Judicial Review in India: Define Judicial Review, Power, Concept

By Ritesh|Updated : August 6th, 2022

Judicial Review refers to the power of the Judiciary to nullify any law that violates the basic structure of the Constitution. India is a democratic country, and, in a democracy, the citizens are entitled to certain liberties and rights as democracy is formed by the citizens only. Under the Constitution, some essential features make the constitution of our country organized and efficient. One such feature of the constitution of India is Judicial Review.

A judge examines the legality of a decision or action taken by the government in this sort of court case. The Judicial Review acts as a check on the power of the legislature. Judicial review is essential for various civil services exams conducted by UPSC. This judicial review article will enhance the reader's knowledge and give a full-fledged review of the judicial review system in India.

Table of Content

What is the Judicial Review?

When any organ of government violates the constitution or is inconsistent with its basic principles of it, then the court has the right to intervene and judge, if the activity is constitutional or not. As a result, Judicial Review ensures that the legislation doesn't have the absolute power to pass the laws. The courts have the authority to review the laws to check their constitutionality and validity of the laws. Indian Judiciary also plays the observer and interpretation roles in judicial review. The concept of Judicial Review in the Indian Constitution is incorporated from the American Constitution.

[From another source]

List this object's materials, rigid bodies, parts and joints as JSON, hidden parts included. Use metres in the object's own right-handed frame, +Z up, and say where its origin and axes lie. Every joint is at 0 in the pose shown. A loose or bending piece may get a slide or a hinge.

The Constitution of India is the longest hand-written constitution in the world. Starting from the regulating act in the pre-independence era to the making of the constituent assembly, our forefathers have put in their hard work to make our country a better place to live in the future. Constitutionally, the Judicial Review is considered to be part of its basic structure of it. And it is a constitutional provision that no changes can be made to the basic structure of the constitution.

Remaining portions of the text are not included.